People

Dr. Kishore Gopalakrishnan

Kishore Gopalakrishnan is a Postdoctoral research fellow whose primary research interests are algal biotechnology research including investigating and developing algae as a platform for energy, food supplement, stabilizing agent and pollution control. His current research focuses on characterization of spawning inhibiting cues from algae to control dreissenid mussels.

Brittanie Dabney

Brittanie Dabney is a PhD student and NSF Graduate Research Fellow, she studied the impacts of metals and fine-sediment loading on Rocky Mountain aquatic ecosystems and received a masters degree in Fish, Wildlife and Conservation Biology at Colorado State University. She later received her second masters in Environmental Toxicology at Texas Tech studying the growth of harmful alga exposed to low-doses of pesticides. 

Darrin Hunt

Darrin Hunt is a PhD candidate whose dissertation research centers on the physical impacts of invasive bivalves on benthic macroinvertebrate and fish communities in urban streams.
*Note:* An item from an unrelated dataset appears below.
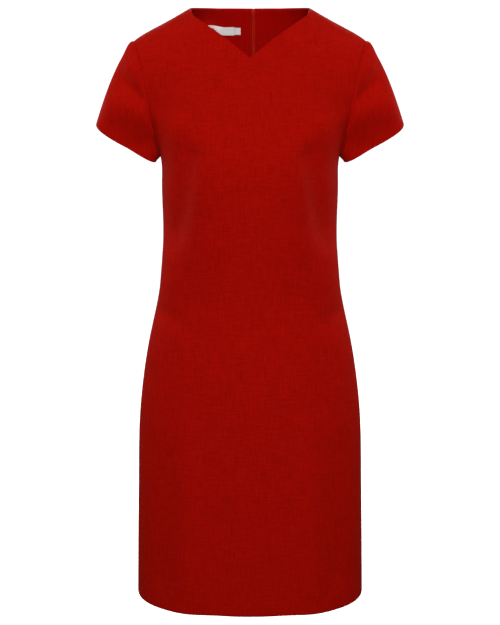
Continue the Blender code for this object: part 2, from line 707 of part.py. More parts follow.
def bail_outline(eye_out):
    """Return the bail's outline, down and out, and the eye in it."""
    rim = BAIL_EYE_RADIUS + BAIL_WALL
    outline = [(rim, 0.0)]
    for step in range(ROUND_STEPS // 2 + 1):
        angle = math.pi * step / (ROUND_STEPS // 2)
        outline.append((rim * math.cos(angle), eye_out + rim * math.sin(angle)))
    outline.append((-rim, 0.0))
    eye = [(BAIL_EYE_RADIUS * math.cos(2 * math.pi * step / ROUND_STEPS),
            eye_out + BAIL_EYE_RADIUS * math.sin(2 * math.pi * step / ROUND_STEPS))
           for step in range(ROUND_STEPS)]
    return outline, eye


def add_slider(origin, down, out, eye_out):
    """Add the slider: its body inside, its neck through the seam, the bridge and the bail outside."""
    inside = -(CLOTH + SEAM_GAP)
    body_outline = [(-SLIDER_HALF_WIDTH, 0.0), (SLIDER_HALF_WIDTH, 0.0),
                    (SLIDER_HALF_WIDTH, SLIDER_SHOULDER), (SLIDER_NOSE_HALF_WIDTH, SLIDER_HEIGHT),
                    (-SLIDER_NOSE_HALF_WIDTH, SLIDER_HEIGHT), (-SLIDER_HALF_WIDTH, SLIDER_SHOULDER)]
    body = add_object("zip_slider", *prism(origin, down, out, body_outline, inside - SLIDER_DEPTH, inside),
                      RED_ENAMEL, smooth=False)
    middle = BRIDGE_HEIGHT / 2
    neck_outline = [(-SLIDER_NECK_HALF_WIDTH, middle - SLIDER_NECK_HEIGHT / 2),
                    (SLIDER_NECK_HALF_WIDTH, middle - SLIDER_NECK_HEIGHT / 2),
                    (SLIDER_NECK_HALF_WIDTH, middle + SLIDER_NECK_HEIGHT / 2),
                    (-SLIDER_NECK_HALF_WIDTH, middle + SLIDER_NECK_HEIGHT / 2)]
    bridge_high = BRIDGE_STAND_OFF + BRIDGE_THICKNESS
    neck = add_object("neck", *prism(origin, down, out, neck_outline, inside - SLIDER_DEPTH / 2,
                                     BRIDGE_STAND_OFF + BRIDGE_THICKNESS / 2), RED_ENAMEL)
    bridge_outline = rounded_outline(BRIDGE_HALF_WIDTH, BRIDGE_HALF_WIDTH, 0.0, BRIDGE_HEIGHT)
    bridge = add_object("bridge", *prism(origin, down, out, bridge_outline, BRIDGE_STAND_OFF, bridge_high),
                        RED_ENAMEL)
    outline, eye = bail_outline(eye_out - BRIDGE_STAND_OFF - BRIDGE_THICKNESS / 2)
    bail_origin = origin + down * middle + out * (BRIDGE_STAND_OFF + BRIDGE_THICKNESS / 2)
    bail = add_object("bail", *side_prism(bail_origin, down, out, outline, BAIL_HALF_WIDTH), RED_ENAMEL)
    unite(body, [neck, bridge, bail])
    cutter = add_object("eye", *side_prism(bail_origin, down, out, eye, 2 * BAIL_HALF_WIDTH), RED_ENAMEL)
    cut = body.modifiers.new("eye", "BOOLEAN")
    cut.operation = "DIFFERENCE"
    cut.object = cutter
    with bpy.context.temp_override(object=body, active_object=body):
        bpy.ops.object.modifier_apply(modifier=cut.name)
    bpy.data.objects.remove(cutter)


def add_pull(hinge, down, out, eye_out):
    """Add the pull, hung on the bail by its bar, with its tip resting on the back."""
    pivot = bpy.data.objects.new("pull_hinge", None)
    pivot.location = Vector(hinge)
    bpy.context.scene.collection.objects.link(pivot)
    half = PULL_THICKNESS / 2
    lean = math.asin((eye_out - half - SEAM_GAP) / PULL_LENGTH)
    tab_down = down * math.cos(lean) - out * math.sin(lean)
    tab_out = out * math.cos(lean) + down * math.sin(lean)
    origin = np.zeros(3)
    slot = BAIL_HALF_WIDTH + SEAM_GAP
    slot_end = BAIL_EYE_RADIUS + BAIL_WALL + SEAM_GAP
    arm_top = -PULL_BAR_RADIUS / 2
    outline = [(-slot, arm_top), (-slot, slot_end), (slot, slot_end), (slot, arm_top),
               (PULL_ARM_HALF_SPREAD, arm_top), (PULL_HALF_WIDTH, slot_end + PULL_HALF_WIDTH)]
    for step in range(ROUND_STEPS // 2 + 1):
        angle = math.pi * step / (ROUND_STEPS // 2)
        tip = PULL_LENGTH - PULL_TIP_HALF_WIDTH
        outline.append((PULL_TIP_HALF_WIDTH * math.cos(angle), tip + PULL_TIP_HALF_WIDTH * math.sin(angle)))
    outline += [(-PULL_HALF_WIDTH, slot_end + PULL_HALF_WIDTH), (-PULL_ARM_HALF_SPREAD, arm_top)]
    pull = add_object("zip_pull", *prism(origin, tab_down, tab_out, outline, -half, half), RED_ENAMEL, pivot)
    turns = [2 * math.pi * step / ROUND_STEPS for step in range(ROUND_STEPS)]
    bar_outline = [(PULL_BAR_RADIUS * math.cos(turn), PULL_BAR_RADIUS * math.sin(turn)) for turn in turns]
    bar = add_object("bar", *side_prism(origin, tab_down, tab_out, bar_outline, PULL_BAR_HALF_LENGTH),
                     RED_ENAMEL, pivot)
    unite(pull, [bar])


# Label

def label_lift(x):
    """Return how far up the loose end of the label has slid at x."""
    return LABEL_END_LIFT * float(fade(LABEL_LIFTED_FROM_X - x, 0.0, LABEL_LIFTED_FROM_X - LABEL_LEFT_X))


def label_solid(facing, left_x, right_x, top, height, steps):
    """Return a strip of ribbon that lies on the inner side of the facing."""
    tree = BVHTree.FromPolygons([vertex.co for vertex in facing.data.vertices],
                                [tuple(polygon.vertices) for polygon in facing.data.polygons])
    rows = []
    for down in (height, height / 2, 0.0):
        row = []
        for step in range(steps + 1):
            x = left_x + (right_x - left_x) * step / steps
            start = Vector((x, 0.0, top - down + label_lift(x)))
            place, normal, _, _ = tree.ray_cast(start, Vector((0.0, 1.0, 0.0)))
            row.append(np.array(place) + np.array(normal) * SEAM_GAP)
        rows.append(row)
    under = np.array(rows)
    toward_front = np.array((0.0, -1.0, 0.0))
    return wall_solid(under, under + toward_front * LABEL_THICKNESS)


def add_label(facing):
    """Add the bare woven label and the size tab beside it."""
    points, faces = label_solid(facing, LABEL_LEFT_X, LABEL_RIGHT_X, LABEL_TOP, LABEL_HEIGHT, LABEL_STEPS)
    add_object("neck_label", points, faces, WHITE_RIBBON)
    drop = (LABEL_HEIGHT - TAB_HEIGHT) / 2
    tab_left = LABEL_RIGHT_X + SEAM_GAP
    points, faces = label_solid(facing, tab_left, TAB_RIGHT_X, LABEL_TOP - drop, TAB_HEIGHT, TAB_STEPS)
    add_object("size_tab", points, faces, WHITE_RIBBON)


def clear_scene():
    """Remove every object of the scene."""
    for item in list(bpy.data.objects):
        bpy.data.objects.remove(item)


def main():
    """Build the dress, outer pieces first."""
    clear_scene()
    front = add_panel("front", FRONT, front_grid())
    back_right = add_panel("back_right", BACK, back_grid(1.0))
    back_left = add_panel("back_left", BACK, back_grid(-1.0))
    add_sleeve("sleeve_right", 1.0, front, back_right)
    add_sleeve("sleeve_left", -1.0, front, back_left)
    add_tape("zip_tape_right", back_right)
    add_tape("zip_tape_left", back_left)
    add_facing("back_facing_right", back_right)
    facing_left = add_facing("back_facing_left", back_left)
    line, outward = zip_frame(back_left, back_right)
    add_coil(line, outward)
    down = unit(line[-2] - line[-1])
    out = unit(outward[-1] - down * outward[-1].dot(down))
    top = line[-1] + down * ZIP_TOP_BELOW_NECK
    eye_out = BRIDGE_STAND_OFF + BRIDGE_THICKNESS + BAIL_EYE_RADIUS + SEAM_GAP
    add_slider(top, down, out, eye_out)
    add_pull(top + down * (BRIDGE_HEIGHT / 2) + out * eye_out, down, out, eye_out)
    add_label(facing_left)


main()
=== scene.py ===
"""Looks of a fitted knee-length dress with a V neck, short set-in sleeves and a concealed back zip.

Every piece of cloth is a thin shell on the form of its solid, with its edges turned under as a maker
turns them, and its creases placed one by one. Metres, +Z up, the front faces -Y.
"""
from collections.abc import Callable, Sequence
from dataclasses import dataclass, field
from enum import Enum
import logging
import math

import bpy
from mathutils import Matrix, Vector
from mathutils.bvhtree import BVHTree
import numpy as np


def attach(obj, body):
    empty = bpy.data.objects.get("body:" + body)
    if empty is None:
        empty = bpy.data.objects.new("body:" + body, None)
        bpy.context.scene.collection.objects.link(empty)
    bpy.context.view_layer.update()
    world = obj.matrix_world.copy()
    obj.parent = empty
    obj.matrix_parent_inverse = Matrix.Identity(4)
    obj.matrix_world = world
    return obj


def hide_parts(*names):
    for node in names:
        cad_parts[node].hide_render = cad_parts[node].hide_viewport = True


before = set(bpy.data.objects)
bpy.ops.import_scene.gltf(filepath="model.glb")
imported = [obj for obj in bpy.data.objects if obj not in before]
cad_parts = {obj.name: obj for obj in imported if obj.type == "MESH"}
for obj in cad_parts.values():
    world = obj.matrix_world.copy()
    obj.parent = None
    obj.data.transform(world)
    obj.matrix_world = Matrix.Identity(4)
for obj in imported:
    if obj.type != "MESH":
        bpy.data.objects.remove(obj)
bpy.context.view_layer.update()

log = logging.getLogger("fitted_dress")
MM = 0.001
QUARTER_TURN = math.pi / 2


class Face(Enum):
    """The front or the back of the dress, as the sign of Y."""

    FRONT = -1.0
    BACK = 1.0


class Side(Enum):
    """Photo-left or photo-right, as the sign of X."""

    LEFT = -1.0
    RIGHT = 1.0


class Layer(Enum):
    """The two faces of a cloth, as a share of its thickness."""

    RIGHT_SIDE = 0.0
    WRONG_SIDE = 1.0


# Curves and vectors

class SmoothCurve:
    """A natural cubic curve through a table's values."""

    def __init__(self, knots: Sequence[float], values: Sequence[float]) -> None:
        """Work out the curve.

        Args:
            knots: where the values stand.
            values: the values.
        """
        order = np.argsort(knots)
        self.at = np.asarray(knots, float)[order]
        self.value = np.asarray(values, float)[order]
        self.span = np.diff(self.at)
        count = len(self.at)
        matrix = np.eye(count)
        right = np.zeros(count)
        for index in range(1, count - 1):
            before, after = self.span[index - 1], self.span[index]
            matrix[index, index - 1:index + 2] = (before, 2 * (before + after), after)
            rise_after = (self.value[index + 1] - self.value[index]) / after
            rise_before = (self.value[index] - self.value[index - 1]) / before
            right[index] = 6 * (rise_after - rise_before)
        self.bend = np.linalg.solve(matrix, right)

    def __call__(self, where: np.ndarray | float) -> np.ndarray:
        """Return the curve's values.

        Args:
            where: where they are wanted; past an end it is the end's value.

        Returns:
            The values, one for each place.
        """
        where = np.clip(np.asarray(where, float), self.at[0], self.at[-1])
        cell = np.clip(np.searchsorted(self.at, where) - 1, 0, len(self.at) - 2)
        width = self.span[cell]
        after = (where - self.at[cell]) / width
        before = 1 - after
        line = before * self.value[cell] + after * self.value[cell + 1]
        cubic = (before ** 3 - before) * self.bend[cell] + (after ** 3 - after) * self.bend[cell + 1]
        return line + cubic * width ** 2 / 6


def table_curve(rows: Sequence, column: str, knot: str = "height") -> SmoothCurve:
    """Return the smooth curve of one column of a table."""
    return SmoothCurve([getattr(row, knot) for row in rows], [getattr(row, column) for row in rows])


def unit(vectors: np.ndarray) -> np.ndarray:
    """Return the vectors at length one."""
    return vectors / np.linalg.norm(vectors, axis=-1, keepdims=True)


def fade(value: np.ndarray | float, low: float, high: float) -> np.ndarray:
    """Rise smoothly from 0 at low to 1 at high."""
    share = np.clip((value - low) / (high - low), 0.0, 1.0)
    return share * share * (3 - 2 * share)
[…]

Darrin has won teaching awards for assisting in the development of curriculum to be used with incoming honors students in the biological sciences, and has recently co-authored a peer reviewed web publication funded by Michigan Sea Grant. 

Héctor Esparra-Escalera

Héctor Esparra-Escalera is native from Puerto Rico and current Ph.D. student at WSU. His main research interests focus on freshwater systems. Particularly morphological taxonomy and ecology of freshwater macroinvertebrates, organisms associated to plankton and benthos in different streams and reservoirs, and the evaluation of nutrient cycle and periphyton biomass development.

Katrina Lewandowski

Katrina Lewandowski is a Master’s student. She completed her B.S. degree from the University of Michigan in Ecology and Evolutionary Biology in 2015. Katrina recently worked as an Urban Wildlife Research Intern and volunteered with the Urban Wildlife Institute at the Lincoln Park Zoo in Chicago assisting with wildlife monitoring and ecology research along an urban-exurban gradient.